Objections have been raised to this unity of all forces that can be united. One of the chief objections raised is that the civil rights organizations are supposed to be too reform-minded. I’ve heard groups draw on the Russian Revolution as a reference. “No, you’ve gone too far. We’ve got to close the door and keep those reformists out,” they say.

Yet, if we look seriously at the Bolshevik experience, we see that the Bolsheviks, basing themselves on concrete situations, formed united fronts with the Mensheviks (Russian reformists) on several occasions. Even though the Bolsheviks always struggled against reformism, they formed common fronts with the Mensheviks.

When the working masses are under attack, they pressure the revolutionaries and reformists towards united action.

Our own history is the best reference for broad united fronts against the main and direct enemy of Black people. The Black Convention Movement against slavery was politically mature enough to put unity against slavery in the forefront and relax the intensity of their struggle over different political views. Of course, this didn’t mean they had no heated debates over the destiny of Black people. But it did mean they had united and coordinated action against the common enemy, slavery.
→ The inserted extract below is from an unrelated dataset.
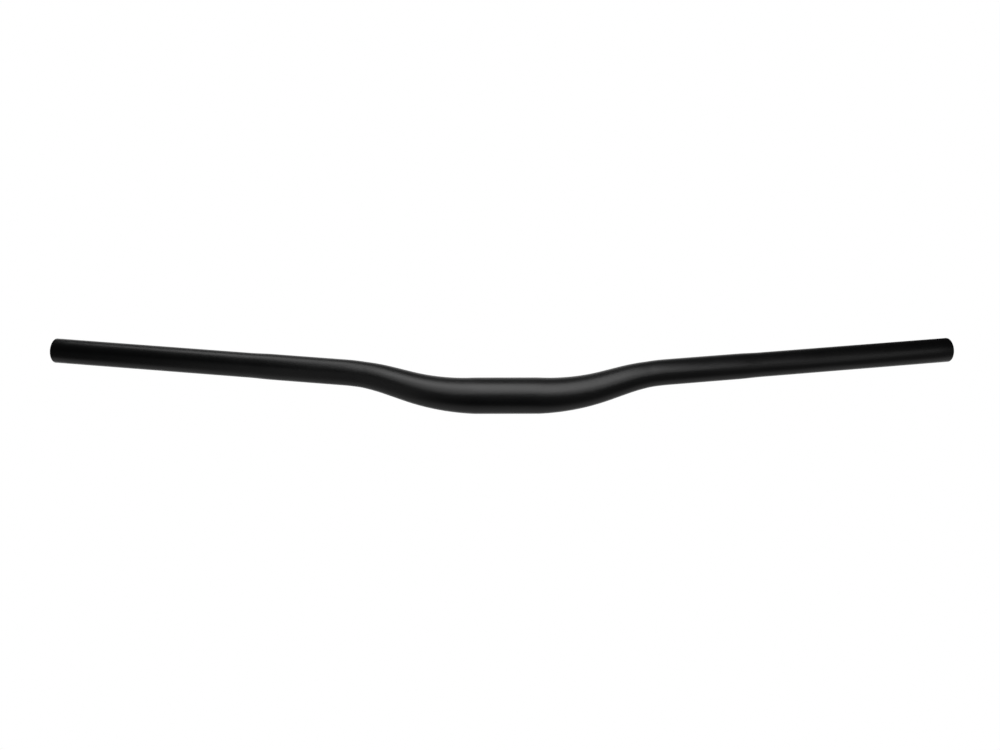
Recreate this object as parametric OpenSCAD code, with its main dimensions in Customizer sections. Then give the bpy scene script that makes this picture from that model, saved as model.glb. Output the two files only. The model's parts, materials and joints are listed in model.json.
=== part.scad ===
// Riser handlebar for a mountain bicycle: one bare aluminium tube, swaged from a
// thick middle down to its arms, bent upwards and backwards on each side, and
// reduced to grip size over the outer part of each arm.
// Millimetres. The origin is the centre of the clamp zone. X runs along the bar to
// the right as seen from in front of the bicycle, Y backwards to the rider, Z up.

/* [Shape] */
// Width between the centres of the two end faces
bar_width = 820; // [720:5:860]
// Height of each arm's inner end above the clamp zone's centre line
rise = 20; // [16:0.5:36]
// Angle by which the arms point backwards
backsweep = 8; // [4:0.5:12]
// Angle by which the arms point upwards
upsweep = 4; // [1:0.5:6]

/* [Bends] */
// Angle at which the short leg between the two bends climbs
leg_climb = 16; // [14:0.5:18]
// Radius of the bend next to the clamp zone, on the centre line
lower_bend_radius = 190; // [120:5:280]
// Radius of the bend next to the arm, on the centre line
upper_bend_radius = 190; // [120:5:300]

/* [Tube] */
// Outside diameter of the clamp zone
clamp_diameter = 31.8; // [30:0.1:35]
// Length of the straight clamp zone
clamp_width = 56; // [40:1:80]
// Wall thickness in the clamp zone
clamp_wall = 2.4; // [1.6:0.1:4]
// Outside diameter of the grip zones, the size that grips and levers fit
grip_diameter = 22.2; // [22:0.1:25.4]
// Wall thickness in the grip zones
grip_wall = 1.9; // [1.4:0.1:3.2]
// Length of each grip zone, from the end face inwards
grip_length = 184; // [150:1:195]
// How much thicker the wall of each arm is inboard of its grip zone
step_height = 0.4; // [0.1:0.05:1]
// Length over which it thins to the grip zone's wall
step_length = 20; // [4:1:30]
// Length of the taper along the centre line, from the clamp zone outwards
taper_length = 100; // [60:1:110]

/* [Ends] */
// Chamfer round the outer edge of each open end
edge_chamfer = 0.5; // [0.1:0.1:0.8]
// Chamfer round the mouth of each bore
mouth_chamfer = 0.4; // [0.1:0.1:0.6]

/* [Finish] */
// Shade of the matte black surface, from 0 for black to 1 for white
shade = 0.1; // [0.04:0.01:0.4]

/* [Hidden] */
clamp_radius = clamp_diameter / 2;
grip_radius = grip_diameter / 2;
arm_radius = grip_radius + step_height;
clamp_bore_radius = clamp_radius - clamp_wall;
arm_bore_radius = grip_radius - grip_wall;

// Directions of the three straight stretches on the +X side
middle_way = [1, 0, 0];
leg_way = heading(leg_climb, backsweep);
arm_way = heading(upsweep, backsweep);

// Angles turned by the two bends
lower_turn = acos(middle_way * leg_way);
upper_turn = acos(leg_way * arm_way);

// The leg is as long as the wanted rise asks for
upper_reach = upper_bend_radius * tan(upper_turn / 2);
lower_reach = lower_bend_radius * tan(lower_turn / 2);
leg_length = (rise - upper_reach * (leg_way.z + arm_way.z)) / leg_way.z - lower_reach;

// Corners of the centre line where its stretches meet
bend_start = [clamp_width / 2, 0, 0];
leg_start = bend_start + lower_reach * (middle_way + leg_way);
leg_end = leg_start + leg_length * leg_way;
arm_start = leg_end + upper_reach * (leg_way + arm_way);
arm_length = (bar_width / 2 - arm_start.x) / arm_way.x;

// Distances along the centre line, counted from the clamp zone's edge
lower_arc = lower_bend_radius * lower_turn * PI / 180;
upper_arc = upper_bend_radius * upper_turn * PI / 180;
leg_at = lower_arc;
upper_at = lower_arc + leg_length;
arm_at = upper_at + upper_arc;

// Sides of the bent stretch's cross-section, and rings along each of its bends
sides = 48;
lower_rings = 10;
upper_rings = 7;
// How far the bent stretch reaches into the straight ones, and stays within their walls
lap = 1;
tuck = 0.02;
$fn = 120;

// Unit vector that climbs by one angle and points backwards by another
function heading(climb, back) =
    [cos(climb) * cos(back), cos(climb) * sin(back), sin(climb)];

function unit(v) = v / norm(v);

// Direction part of the way through a bend that turns from one heading to another
function turned(from, to, angle) =
    cos(angle) * from + sin(angle) * unit(to - (to * from) * from);

// Point part of the way through a bend
function along_bend(start, from, to, radius, angle) =
    start + radius * (sin(angle) * from
        + (1 - cos(angle)) * unit(to - (to * from) * from));

// Centre line at a distance from the clamp zone's edge, and its direction there
function way_at(s) =
    s <= 0 ? middle_way :
    s < leg_at ? turned(middle_way, leg_way, s / lower_arc * lower_turn) :
    s <= upper_at ? leg_way :
    s < arm_at ? turned(leg_way, arm_way, (s - upper_at) / upper_arc * upper_turn) :
    arm_way;
function point_at(s) =
    s <= 0 ? bend_start + s * middle_way :
    s < leg_at ? along_bend(bend_start, middle_way, leg_way, lower_bend_radius,
        s / lower_arc * lower_turn) :
    s <= upper_at ? leg_start + (s - leg_at) * leg_way :
    s < arm_at ? along_bend(leg_end, leg_way, arm_way, upper_bend_radius,
        (s - upper_at) / upper_arc * upper_turn) :
    arm_start + (s - arm_at) * arm_way;

// The tube and its bore narrow steadily over the taper's length
function share(s) = max(0, min(1, s / taper_length));
function skin_at(s) = clamp_radius + (arm_radius - clamp_radius) * share(s) - tuck;
function bore_at(s) =
    (clamp_bore_radius + (arm_bore_radius - clamp_bore_radius) * share(s) + tuck)
    / cos(180 / sides);

// Ring of points square to the centre line
function ring(s, radius) =
    let (way = way_at(s), across = unit(cross([0, 0, 1], way)), up = cross(way, across))
    [for (i = [0 : sides - 1])
        point_at(s) + radius * (cos(360 * i / sides) * across
            + sin(360 * i / sides) * up)];

// Closed band of triangles between ring number a and ring number b
function band(a, b) = [for (i = [0 : sides - 1], half = [0, 1])
    let (j = (i + 1) % sides)
    half == 0 ? [a * sides + i, b * sides + i, b * sides + j]
              : [a * sides + i, b * sides + j, a * sides + j]];

// Straight arm along X: it steps down to the grip zone, and both edges of its open
// end are broken
module arm() {
    rotate([0, 90, 0])
        rotate_extrude()
            polygon([
                [arm_bore_radius, 0], [arm_radius, 0],
                [arm_radius, arm_length - grip_length - step_length],
                [grip_radius, arm_length - grip_length],
                [grip_radius, arm_length - edge_chamfer],
                [grip_radius - edge_chamfer, arm_length],
                [arm_bore_radius + mouth_chamfer, arm_length],
                [arm_bore_radius, arm_length - mouth_chamfer]
            ]);
}

// Tube through both bends of the +X side, narrowing as it goes
module bent_tube() {
    stations = concat(
        [-lap, 0.3],
        [for (i = [1 : lower_rings]) lower_arc * i / lower_rings],
        [for (i = [0 : upper_rings - 1]) upper_at + upper_arc * i / upper_rings],
        [arm_at - 0.3, arm_at + lap]
    );
    skin = [for (s = stations) each ring(s, skin_at(s))];
    back = [for (k = [len(stations) - 1 : -1 : 0])
        if (k % 2 == 0 || stations[k] < 1 || stations[k] > arm_at - 1) stations[k]];
    bore = [for (s = back) each ring(s, bore_at(s))];
    rings = len(stations) + len(back);
    polyhedron(
        points = concat(skin, bore),
        faces = [for (k = [0 : rings - 1]) each band(k, (k + 1) % rings)],
        convexity = 6
    );
}

module half() {
    bent_tube();
    translate(arm_start)
        rotate([0, -upsweep, backsweep])
            arm();
}

module clamp_zone() {
    translate([-clamp_width / 2, 0, 0])
        rotate([0, 90, 0])
            difference() {
                cylinder(h = clamp_width, r = clamp_radius);
                translate([0, 0, -1])
                    cylinder(h = clamp_width + 2, r = clamp_bore_radius);
            }
}

module handlebar() {
    color([shade, shade, shade * 1.04])
        union() {
            clamp_zone();
            half();
            mirror([1, 0, 0]) half();
        }
}

handlebar();
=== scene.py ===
import json
from math import cos, radians, sin, tan

import bmesh
import bpy
from mathutils import Matrix, Vector


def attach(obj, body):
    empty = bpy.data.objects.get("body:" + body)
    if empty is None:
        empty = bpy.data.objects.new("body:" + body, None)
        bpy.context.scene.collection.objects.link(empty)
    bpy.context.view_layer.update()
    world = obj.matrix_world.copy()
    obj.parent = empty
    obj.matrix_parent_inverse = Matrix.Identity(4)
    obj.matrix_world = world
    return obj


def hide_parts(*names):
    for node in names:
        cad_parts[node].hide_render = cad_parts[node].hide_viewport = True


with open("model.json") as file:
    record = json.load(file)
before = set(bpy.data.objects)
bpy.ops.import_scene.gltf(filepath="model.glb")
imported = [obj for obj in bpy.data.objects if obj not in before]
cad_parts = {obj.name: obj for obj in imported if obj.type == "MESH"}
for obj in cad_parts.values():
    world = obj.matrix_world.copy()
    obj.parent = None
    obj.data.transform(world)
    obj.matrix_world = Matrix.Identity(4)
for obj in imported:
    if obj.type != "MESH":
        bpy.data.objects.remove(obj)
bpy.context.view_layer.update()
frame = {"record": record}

# Camera
# It stands in front of the bar's middle, a little above it and a little to the left,
# and looks almost level. The place and lens are those that fit the photograph.
camera_place = Vector((-0.0231, -0.9, 0.0541))
camera_pan = radians(-1.093)
camera_tilt = radians(-2.291)
camera_roll = radians(0.028)
camera_lens = 37.155

bpy.ops.object.camera_add(
    location=camera_place,
    rotation=(radians(90) + camera_tilt, camera_roll, camera_pan),
)
camera = bpy.context.object
camera.data.lens = camera_lens
bpy.context.scene.camera = camera

# Handlebar
# One aluminium tube, swaged from a thick middle down to its arms, bent upwards and
# backwards on each side, and reduced to grip size over the outer part of each arm. It
# is cut square at both open ends, bead blasted and anodised black.
mounts = {mount["name"]: mount for mount in frame["record"]["mounts"]}
clamp_radius = mounts["stem_clamp"]["dims"]["r_mm"] / 1000
clamp_half_width = mounts["stem_clamp"]["dims"]["length_mm"] / 2000
grip_radius = mounts["right_arm"]["dims"]["r_mm"] / 1000
bore_radius = mounts["right_bore"]["dims"]["r_mm"] / 1000
clamp_wall = 0.0024
half_width = 0.41
rise = 0.02
leg_climb = 16
upsweep = 4
backsweep = 8
bend_radius = 0.19
taper_length = 0.1
grip_length = 0.184
step_height = 0.0004
step_length = 0.02
edge_round = 0.0007
mouth_round = 0.0004
sides = 128
touching = 1e-5
smooth_angle = radians(30)


def heading(climb, back):
    """Unit vector that climbs by one angle and points backwards by another, in degrees."""
    climb, back = radians(climb), radians(back)
    return Vector((cos(climb) * cos(back), cos(climb) * sin(back), sin(climb)))


middle_way = Vector((1, 0, 0))
leg_way = heading(leg_climb, backsweep)
arm_way = heading(upsweep, backsweep)
lower_turn = middle_way.angle(leg_way)
upper_turn = leg_way.angle(arm_way)
lower_reach = bend_radius * tan(lower_turn / 2)
upper_reach = bend_radius * tan(upper_turn / 2)
leg_length = (rise - upper_reach * (leg_way.z + arm_way.z)) / leg_way.z - lower_reach
arm_start = (
    Vector((clamp_half_width, 0, 0))
    + lower_reach * (middle_way + leg_way)
    + leg_length * leg_way
    + upper_reach * (leg_way + arm_way)
)
arm_length = (half_width - arm_start.x) / arm_way.x
end_centre = arm_start + arm_length * arm_way
step_start = (
    bend_radius * (lower_turn + upper_turn)
    + leg_length + arm_length - grip_length - step_length
)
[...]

Our main and direct enemy today is U.S. imperialism. It arose on the enslavement and mass murder of our people.

We will be in the forefront of the various revolutionary and progressive forces. At the core of the social forces united to defeat this common enemy will be the multi-national working class and the oppressed nationalities. This involves our strategy.

Tactically, we must unite our people on every possible level as broadly as possible to defend our vital national rights and interests from racism and national oppression.

I join in the call for a patriotic front, the broad Black united front, which we need to end our people’s suffering by overthrowing imperialism and becoming the masters of our own destiny.